**Set problem:**
Reproduce the span that opens at the line containing "points = [vertex.co" and closes at the line containing "if empty is", both lines included, without alteration and without any other line.

**Provided data:**
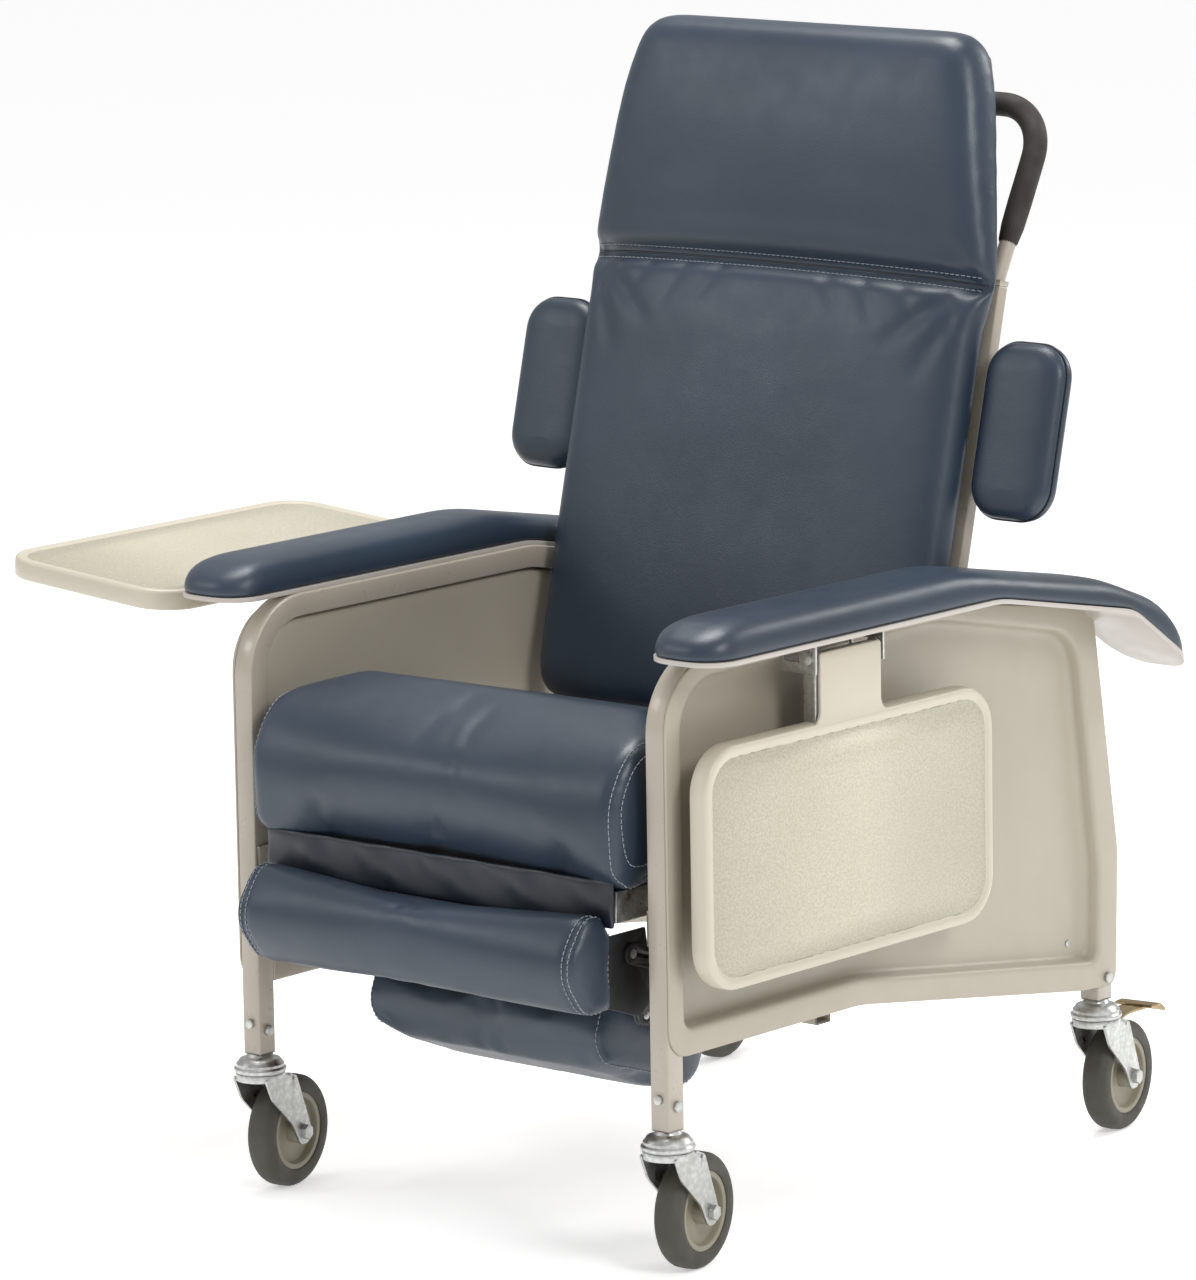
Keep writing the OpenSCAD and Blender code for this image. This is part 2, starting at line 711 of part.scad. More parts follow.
calf_outline = rounded_loop(
    [[calf_back, calf_low + 2], [calf_back, calf_back_top], [calf_back - 13, calf_high - 8],
     [calf_back - 20, calf_high], [calf_front + 34, calf_high],
     [calf_front, (calf_low + calf_high) / 2 + 16], [calf_front, (calf_low + calf_high) / 2 - 16],
     [calf_front + 34, calf_low]],
    [5, 8, 6, 4, 16, 40, 40, 22]);
module calf_pad() {
    color(vinyl_blue) along_x(-calf_half, 2 * calf_half) polygon(calf_outline);
}

// Foot rest, drawn level with its lower front corner at the origin of Y and Z
module tilted() {
    translate([0, foot_corner[0], foot_corner[1]]) rotate([-foot_tilt, 0, 0]) children();
}
module foot_pad() {
    color(vinyl_blue) tilted() along_x(-foot_half, 2 * foot_half)
        translate([(foot_len - foot_nose) / 2, foot_pad_t / 2])
            rounded_rect(foot_len + foot_nose, foot_pad_t, 24);
}
module foot_board() {
    color(board_brown) tilted() translate([-foot_arm_in, 6, foot_pad_t])
        cube([2 * foot_arm_in, foot_len - 24, foot_board_t]);
}
module foot_arms() {
    c = cos(foot_tilt);
    s = sin(foot_tilt);
    edge = [for (p = [[6, foot_pad_t], [110, foot_pad_t], [110, foot_pad_t + foot_board_t],
                      [6, foot_pad_t + foot_board_t]])
        foot_corner + [p[0] * c + p[1] * s, p[1] * c - p[0] * s]];
    color(link_black) both() difference() {
        along_x(foot_arm_in, plate_t) {
            translate(pivot_f) circle(link_half);
            polygon([pivot_f - [0, link_half], edge[1], edge[2], edge[3],
                     pivot_f + [0, link_half]]);
        }
        pin_hole(pivot_f, run_fit);
    }
}

// Casters are drawn at the stem, trailing towards +Y, then turned and placed
module at_caster(side, end) {
    translate([side * tube_x, end * leg_y, 0]) rotate([0, 0, caster_turn]) children();
}
module on_axle() {
    translate([0, caster_trail, wheel_r]) rotate([0, 90, 0]) children();
}
fork_outline = rounded_loop(
    [[-22, crown_z + 4], [24, crown_z + 4], [38, crown_z - 2], [caster_trail + 14, wheel_r],
     [caster_trail + 8, wheel_r - 14], [caster_trail - 8, wheel_r - 14],
     [caster_trail - 22, wheel_r + 12], [-8, crown_z - 24]],
    [2, 6, 8, 10, 10, 10, 40, 30]);
module fork(braked) {
    cheek_out = fork_in + fork_t;
    color(zinc) difference() {
        union() {
            translate([0, 0, crown_z]) cylinder(h = crown_top - crown_z, r = crown_r);
            translate([-cheek_out, 0, crown_z]) cube([2 * cheek_out, 22, 4]);
            for (x = [-cheek_out, fork_in]) along_x(x, fork_t) polygon(fork_outline);
            if (braked) rod_x(-cheek_out - 1.5, 2 * cheek_out + 3, pedal_pin, pedal_pin_r);
        }
        translate([0, 0, crown_z - 1]) cylinder(h = 20, r = stem_r + run_fit);
        rod_x(-cheek_out - 1, 2 * cheek_out + 2, [caster_trail, wheel_r], axle_r + run_fit);
        if (!braked) rod_x(-cheek_out - 1, 2 * cheek_out + 2, pedal_pin, pedal_pin_r);
    }
    color(zinc) on_axle() {
        translate([0, 0, -cheek_out - 3]) cylinder(h = 2 * cheek_out + 9, r = axle_r);
        translate([0, 0, -cheek_out - 5]) cylinder(h = 5 - run_fit, r = 9);
        translate([0, 0, cheek_out + run_fit]) cylinder(h = 6, r = 8.5, $fn = 6);
    }
}
module hub() {
    web = 6;
    rim = tyre_w / 2 - 2;
    color(hub_khaki) on_axle() rotate_extrude()
        polygon([[axle_r + run_fit, -hub_half], [14, -hub_half], [14, -web], [36, -web],
                 [38, -rim], [tyre_in_r, -rim], [tyre_in_r, rim], [38, rim], [36, web], [14, web],
                 [14, hub_half], [axle_r + run_fit, hub_half]]);
}
module tyre() {
    half = tyre_w / 2;
    color(tyre_olive) on_axle() rotate_extrude()
        polygon(concat([[tyre_in_r, -half + 1], [tyre_in_r + 4, -half]],
            [for (a = [-90:15:90]) [wheel_r - 11 + 11 * cos(a), (half - 5) * sin(a) + 5 * sign(a)]],
            [[tyre_in_r + 4, half], [tyre_in_r, half - 1]]));
}
// Brake lever: it turns on a pin between the fork's cheeks, over the tyre
module brake_pedal() {
    y0 = pedal_pin[0];
    z0 = pedal_pin[1];
    lever = rounded_path([[y0, z0 + 2], [y0 + 20, z0 + 6.5], [pedal_end - 26, z0 + 4]], [30]);
    tab = rounded_path([[pedal_end - 34, z0 + 7], [pedal_end - 14, z0 + 7], [pedal_end, z0 - 3]], [16]);
    color(pedal_bronze) difference() {
        union() {
            rod_x(-fork_in + 0.5, 2 * fork_in - 1, pedal_pin, 4);
            along_x(-14, 28) polygon(band(lever, -1.5, 1.5));
            along_x(-24, 48) polygon(band(tab, -1.5, 1.5));
        }
        rod_x(-fork_in - 1, 2 * fork_in + 2, pedal_pin, pedal_pin_r + run_fit);
    }
}

side_hoop();  // side_hoop_left
mirror([1, 0, 0]) side_hoop();  // side_hoop_right
lower_rails();
cross_tubes();
side_panel();  // side_panel_left
mirror([1, 0, 0]) side_panel();  // side_panel_right
arm_base();  // arm_base_left
mirror([1, 0, 0]) arm_base();  // arm_base_right
arm_pad();  // arm_pad_left
mirror([1, 0, 0]) arm_pad();  // arm_pad_right
tray_brackets();
glide_rails();
hinge_pins();
frame_fasteners();
caster_stems();
back_uprights();
back_cross_bars();
back_board();
back_cushion();
wing_pad();  // wing_pad_left
mirror([1, 0, 0]) wing_pad();  // wing_pad_right
wing_brackets();
push_handle();
handle_grip();
seat_frame();
seat_board();
seat_cushion();
glide_blocks();
leg_flap();
link_brackets();
upper_link_pins();
upper_links();
lower_link_pins();
lower_links();
calf_pins();
calf_gussets();
calf_board();
calf_pad();
foot_pins();
foot_arms();
foot_board();
foot_pad();
hanging() tray();  // tray_left
lifted() tray();  // tray_right
hanging() tray_arm();  // tray_arm_left
lifted() tray_arm();  // tray_arm_right
at_caster(1, -1) fork(false);  // fork_front_left
at_caster(-1, -1) fork(false);  // fork_front_right
at_caster(1, 1) fork(true);  // fork_rear_left
at_caster(-1, 1) fork(true);  // fork_rear_right
at_caster(1, -1) hub();  // hub_front_left
at_caster(-1, -1) hub();  // hub_front_right
at_caster(1, 1) hub();  // hub_rear_left
at_caster(-1, 1) hub();  // hub_rear_right
at_caster(1, -1) tyre();  // tyre_front_left
at_caster(-1, -1) tyre();  // tyre_front_right
at_caster(1, 1) tyre();  // tyre_rear_left
at_caster(-1, 1) tyre();  // tyre_rear_right
at_caster(1, 1) brake_pedal();  // brake_pedal_left
at_caster(-1, 1) brake_pedal();  // brake_pedal_right
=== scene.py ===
"""Patient recliner chair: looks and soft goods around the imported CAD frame. Metres, +Z up."""
import json
import math

import bmesh
import bpy
from mathutils import Matrix, Vector
from mathutils.bvhtree import BVHTree


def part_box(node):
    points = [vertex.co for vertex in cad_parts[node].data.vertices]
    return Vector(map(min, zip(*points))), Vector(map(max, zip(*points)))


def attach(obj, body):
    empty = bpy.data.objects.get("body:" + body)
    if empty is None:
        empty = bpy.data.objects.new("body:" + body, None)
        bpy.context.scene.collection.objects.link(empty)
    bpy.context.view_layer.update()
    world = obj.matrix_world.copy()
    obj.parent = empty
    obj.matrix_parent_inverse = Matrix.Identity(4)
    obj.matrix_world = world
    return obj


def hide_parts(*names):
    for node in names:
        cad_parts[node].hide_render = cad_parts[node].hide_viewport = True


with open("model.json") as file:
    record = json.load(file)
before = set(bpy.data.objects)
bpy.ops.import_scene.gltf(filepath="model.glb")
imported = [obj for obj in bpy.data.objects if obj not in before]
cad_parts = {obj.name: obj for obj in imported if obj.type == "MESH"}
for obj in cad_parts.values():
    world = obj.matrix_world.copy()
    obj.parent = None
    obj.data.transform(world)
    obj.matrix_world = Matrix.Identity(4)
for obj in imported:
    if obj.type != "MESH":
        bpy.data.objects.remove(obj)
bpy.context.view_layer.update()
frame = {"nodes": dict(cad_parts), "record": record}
NODES = frame["nodes"]

# Places that follow the CAD model
BACK_PIVOT = Vector((0, 0.118, 0.385))
BACK_LEAN = math.radians(14)
BACK_TURN = Matrix.Translation(BACK_PIVOT) @ Matrix.Rotation(-BACK_LEAN, 4, "X")
FOOT_TURN = Matrix.Translation((0, -0.345, 0.212)) @ Matrix.Rotation(-math.radians(22), 4, "X")
SEAM_Z = 0.622
CUSHION_BACK = -0.041
CLOTH_FRAMES = 20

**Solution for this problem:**
    points = [vertex.co for vertex in cad_parts[node].data.vertices]
    return Vector(map(min, zip(*points))), Vector(map(max, zip(*points)))


def attach(obj, body):
    empty = bpy.data.objects.get("body:" + body)
    if empty is None:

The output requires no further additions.